In 2004, Peter Rowan, a Scottish musician who runs a royalties firm, started tracking down the kids who sang in the chorus, who were by then in their 30s. Under a 1996 copyright law, they were entitled to a small amount of money for participating on the record. Rowan was no so much interested in the money as in getting the chorus together for a reunion.
On July 7, 2007, Roger Waters performed this as the Live Earth concert at Giants Stadium in New Jersey. Live Earth was organized to raise awareness of global warming, and the slogan for the event was "Save Our Selves" (S.O.S.). Waters poked fun at Pink Floyd and the event by flying a giant inflatable big overhead, which was a classic Pink Floyd stage prop, except this one was emblazoned wit the words "Save Our Sausages."

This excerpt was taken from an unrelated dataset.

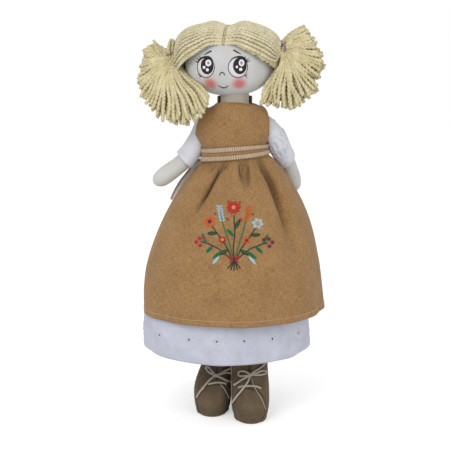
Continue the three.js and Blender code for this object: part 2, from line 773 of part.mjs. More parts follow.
const bootColumns = 18;
const footColumns = 12;
const soleTop = soleThickness + gap;
const bootLevels = [0, 0.08, 0.2, 0.31, 0.39, 0.47, 0.56, 0.7, 1]
  .map((share) => THREE.MathUtils.lerp(soleTop, bootHeight, share));
const bootForm = (out) => loft(rings(bootSurface, bootLevels, out, bootColumns));
const wide = bootLength + overrun;
const aheadOf = (y) => box(at(-wide, -wide, -wide), at(wide, y, bootHeight + wide));
const behind = (y) => box(at(-wide, y, -wide), at(wide, wide, bootHeight + wide));
const slit = box(at(-slitWidth / 2, -wide, slitLow), at(slitWidth / 2, 0, bootHeight + wide));
const tongueOut = -(feltThickness + gap);
const footOut = tongueOut - tongueThickness - gap;
const tongueRoom = box(
  at(-tongueWidth / 2, -wide, slitLow - tongueWidth),
  at(tongueWidth / 2, -tongueWidth / 2, tongueHeight),
);
const laceRadius = laceDiameter / 2;
const onBoot = (turn, share, out = laceRadius + gap) => (
  lifted(bootSurface, turn, bootHeight * share, out)
);

// Each lace has a strand across the instep, one down the edge of the quarter, and a bow of two loops and two ends.
function laceForm() {
  const knotPoint = onBoot(-90, 0.56, laceDiameter * 1.3);
  const from = (x, y, z) => at(
    knotPoint.x + x * laceDiameter,
    knotPoint.y + y * laceDiameter,
    knotPoint.z + z * laceDiameter,
  );
  const strand = cord([-112, -104, -97, -90, -83, -76, -68].map((turn) => onBoot(turn, 0.465)), laceRadius, 6);
  const edge = cord([
    knotPoint,
    onBoot(-101, 0.5),
    onBoot(-117, 0.44),
    onBoot(-133, 0.35),
    onBoot(-146, 0.24),
    onBoot(-151, 0.15),
  ], laceRadius, 6);
  const loop = (side, lift) => cord([
    from(0, 0, 0),
    from(side * 2.4, -0.9, lift + 0.9),
    from(side * 5.2, -1, lift + 1.1),
    from(side * 6.8, -0.9, lift),
    from(side * 5.4, -0.9, lift - 1.1),
    from(side * 2.6, -0.7, lift - 0.9),
    from(0, -0.3, 0),
  ], laceRadius, 8);
  const end = (side, lift) => cord([
    from(0, 0, 0),
    from(side * 2.6, -1.2, lift * 0.3),
    from(side * 5.4, -1.6, lift * 0.75),
    from(side * 8, -1.4, lift),
  ], laceRadius, 4);
  const knotForm = solid(new THREE.SphereGeometry(laceDiameter * 1.35, 8, 6)
    .scale(1.1, 0.8, 0.9).translate(knotPoint.x, knotPoint.y, knotPoint.z));
  return join(knotForm, strand, edge, loop(-1, 0), loop(1, 0.4), end(-1, -5.2), end(1, 4));
}

Object.entries(sides).forEach(([name, side]) => {
  const ankle = at(footShift + (side * footSpacing) / 2, footBack - (side * stride) / 2, 0);
  const place = (made) => made.translate([ankle.x, ankle.y, ankle.z]);
  const soleRing = (z) => ring(bootSurface, bootLevels[1], soleWelt, bootColumns).map((p) => at(p.x, p.y, z));
  add(`${name}_sole`, place(loft([soleRing(0), soleRing(soleThickness)])), 'felt');
  const vamp = cut(
    shell(bootSurface, bootLevels, -feltStep, -feltStep - feltThickness, bootColumns),
    behind(-toeSeam - gap / 2),
  ).add(tongueRoom.intersect(
    shell(bootSurface, bootLevels, tongueOut, tongueOut - tongueThickness, bootColumns),
  ));
  add(`${name}_vamp`, place(largest(vamp)), 'felt');
  const quarter = cut(
    shell(bootSurface, bootLevels, 0, -feltThickness, bootColumns),
    aheadOf(-toeSeam + gap / 2),
    slit,
  );
  add(`${name}_quarter`, place(largest(quarter)), 'felt');
  const lace = cut(place(laceForm()), place(bootForm(gap / 2)));
  add(`${name}_lace`, largest(lace), 'lace');
  const footLevels = bootLevels.slice(0, -1).map((z) => z + gap);
  const foot = place(loft(rings(bootSurface, footLevels, footOut, footColumns)));
  const shin = limb([
    hipPoint(side),
    at(ankle.x, ankle.y, bootHeight * 0.55).lerp(hipPoint(side), 0.5),
    at(ankle.x, ankle.y, bootHeight * 0.55),
  ], (share) => THREE.MathUtils.lerp(legRadius, ankleDiameter / 2, share ** 1.2), 6, 12);
  add(`${name}_leg`, largest(join(ball(legRadius, hipPoint(side)), shin, foot)), 'skin');
});

// The whole doll stands on the middle of its own bounding box.
const bounds = new THREE.Box3().setFromObject(doll);
const middle = bounds.getCenter(at(0, 0, 0));
doll.children.forEach((mesh) => mesh.geometry.translate(-middle.x, -middle.y, -bounds.min.z));

export default doll;
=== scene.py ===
import math

import bmesh
import bpy
import numpy as np
from mathutils import Euler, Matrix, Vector
from mathutils.bvhtree import BVHTree


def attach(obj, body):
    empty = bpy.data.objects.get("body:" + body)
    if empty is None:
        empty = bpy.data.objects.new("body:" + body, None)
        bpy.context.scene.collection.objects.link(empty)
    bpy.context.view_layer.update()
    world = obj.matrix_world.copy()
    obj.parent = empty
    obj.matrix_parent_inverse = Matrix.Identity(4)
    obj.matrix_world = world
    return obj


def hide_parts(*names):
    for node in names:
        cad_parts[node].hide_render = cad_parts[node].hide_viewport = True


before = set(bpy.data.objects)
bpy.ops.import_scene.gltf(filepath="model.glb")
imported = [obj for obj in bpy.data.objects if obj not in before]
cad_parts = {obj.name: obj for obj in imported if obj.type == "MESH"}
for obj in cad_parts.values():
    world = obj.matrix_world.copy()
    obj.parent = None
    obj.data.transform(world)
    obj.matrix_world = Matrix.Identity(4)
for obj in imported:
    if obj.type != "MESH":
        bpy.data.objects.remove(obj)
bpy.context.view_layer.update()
scene = bpy.context.scene

# Camera: a metre in front of the doll and a little above its middle, as in the photograph.
# A pixel of the photograph gives a line of sight, by which printed and sewn details are placed.
picture_width = 450
focal_pixels = 979
axis_pixel = (232.8, 218.5)
camera_pitch = 0.1733
sensor_width = 36
camera_data = bpy.data.cameras.new("camera")
camera_data.sensor_width = sensor_width
camera_data.lens = focal_pixels * sensor_width / picture_width
camera_data.shift_x = (picture_width / 2 - axis_pixel[0]) / picture_width
camera_data.shift_y = (axis_pixel[1] - picture_width / 2) / picture_width
camera = bpy.data.objects.new("camera", camera_data)
camera.location = (0, -1.0, 0.38)
camera.rotation_euler = (math.pi / 2 - camera_pitch, 0, 0)
scene.collection.objects.link(camera)
scene.camera = camera
scene.view_settings.view_transform = "Standard"


def line_of_sight(x, y):
    """The direction in which the camera sees a pixel of the photograph."""
    seen = Vector((x - axis_pixel[0], axis_pixel[1] - y, -focal_pixels))
    return (camera.rotation_euler.to_matrix() @ seen).normalized()


def pixels_of(places):
    """The pixels at which the camera sees places in metres."""
    seen = (np.array(places) - np.array(camera.location)) @ np.array(camera.rotation_euler.to_matrix())
    return np.stack((
        axis_pixel[0] - focal_pixels * seen[:, 0] / seen[:, 2],
        axis_pixel[1] + focal_pixels * seen[:, 1] / seen[:, 2],
    ), axis=1)


# Studio: a pale floor, a white surround, and a broad soft lamp on each side of the camera.
# The floor is a little brighter to the camera than to the doll, so that it reads as white paper.
floor_size = 8
floor_glow = 0.42
surround_light = 0.67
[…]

Roger Waters did the Scottish voices on the track. He told Mojo magazine December 2009 laughing, "I can do mad Scotsman and high court judges."
The teacher character in this song shows up again in Pink Floyd's next album, The Final Cut
(1983), notably in the song "The Hero's Return
." He is based on the many men who returned from war and entered the teaching profession, as they had no other opportunities.
"Bully For You" is a song by Tom Robinson Band. The song's lyrical hook is the repeated line, "We don't need no aggravation." Tom Robinson believe Pink Floyd (with whom the TRB shared both management and record label) took it as an influence when they were writing "Another Brick In The Wall," specifically the line, "We don't need no education." TRB Two
was released in March 1979; Floyd's The Wall
followed nine months later. Tom Robinson says in Classic Rock
, November 2015: "There's no question 'We don't need no aggravation' was in the air around Roger Waters. Roger's skills as writer are were far more developed than my own. He put a great idea to better use, so fair play to him."